To configure the Databricks workspace compute:

  1. Connect to the workspace as a workspace administrator.

  2. Go to Compute.

  3. Create or select an All-purpose compute cluster. You may use any compute cluster you wish, as long as (1) it can run python 3.10 or newer and (2) it has Unity Catalog enabled. The following is a suggested cluster configuration:

    1. Policy: Shared Compute

    2. Databricks runtime version: 15.4 LTS (Scala 2.212, Spark 3.5.0)

    3. Use Photon Acceleration

    4. Worker type: m5d.large ; Min workers = 1; max workers = 2

    5. Driver type: Same as worker

    6. Terminate after 30 minutes of inactivity

    7. Instance Profile: None (or as specified by your data administrator)

  4. Click the cluster's Name.

  5. In the Configuration tab, scroll to Tags.

  6. Expand the section Automatically added tags.

  7. Locate the field ClusterId and save its value as Databricks Workspace Compute ID. The value should look similar to 062a-203821-qo33e4jb.
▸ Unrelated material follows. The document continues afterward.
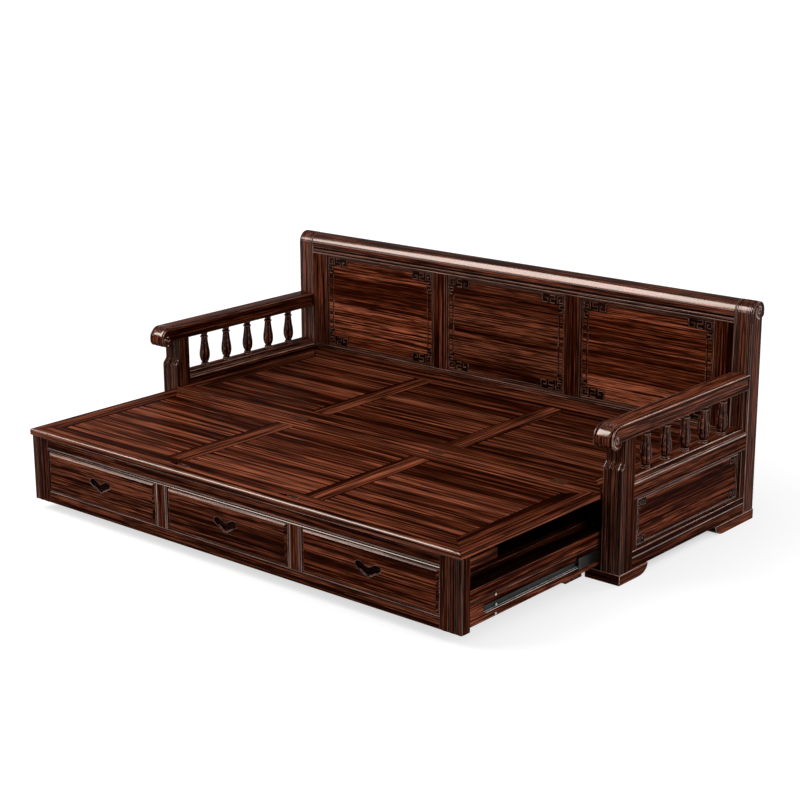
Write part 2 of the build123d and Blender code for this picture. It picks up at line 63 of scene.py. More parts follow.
def set_ramp(ramp, stops):
    """Colours or greys of a ramp, from (place, colour) pairs."""
    while len(ramp.elements) < len(stops):
        ramp.elements.new(1.0)
    for element, (place, colour) in zip(ramp.elements, stops):
        element.position = place
        element.color = (*colour, 1.0)


# Tones of the wood, darkest first: streak, dark band, middle, light band; then how it takes the light. The planed set
# is the wood's own colour. The two pale sets are highlights painted on arrises, one bright and one dim, and the
# near-black set is shade painted into quirks, grooves, recesses and grounds.
FINISHES = {
    "planed": [(0.0100, 0.0015, 0.0004), (0.036, 0.0078, 0.0027), (0.074, 0.0182, 0.0078), (0.135, 0.0400, 0.0200)],
    "painted_highlight": [(0.070, 0.0280, 0.0180), (0.130, 0.0640, 0.0440), (0.190, 0.1030, 0.0770), (0.270, 0.1650, 0.1300)],
    "dim_painted_highlight": [(0.026, 0.0080, 0.0040), (0.066, 0.0240, 0.0140), (0.108, 0.0440, 0.0280), (0.165, 0.0760, 0.0530)],
    "painted_shade": [(0.003, 0.0006, 0.0003), (0.006, 0.0014, 0.0008), (0.011, 0.0028, 0.0015), (0.017, 0.0050, 0.0028)],
}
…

  8. Click Cancel to exit the JSON view.

  9. Click More ⋯ in the top right again.

  10. Click Permissions.

  11. Add altr-service-group as Can Restart.

  12. Click Save.

To add your Databricks datasource to ALTR, use the Management API. You need the following information that was recorded throughout the permissioning in order to connect your Databricks account with ALTR via the ALTR API. It should look similar to:

ALTR Service Principal ID:        38fa12ba-cd2c-4a50-931e-103c0b70e61d
ALTR Service Principal Secret:    dose**********************
Databricks Workspace URL:         https://dbc-49a6d9f0-2a45.cloud.databricks.com
Databricks Workspace Compute ID:  062a-203821-qo33e4jb

Note

A few items to note:

  • Neither ALTR Service Principal Name nor Metastore Admin Group Name are needed for connecting to ALTR; they are needed only while configuring Databricks to prepare for ALTR connection.

  • ALTR uses the ALTR Service Principal ID instead of the ALTR Service Principal Name to connect to your Databricks workspace.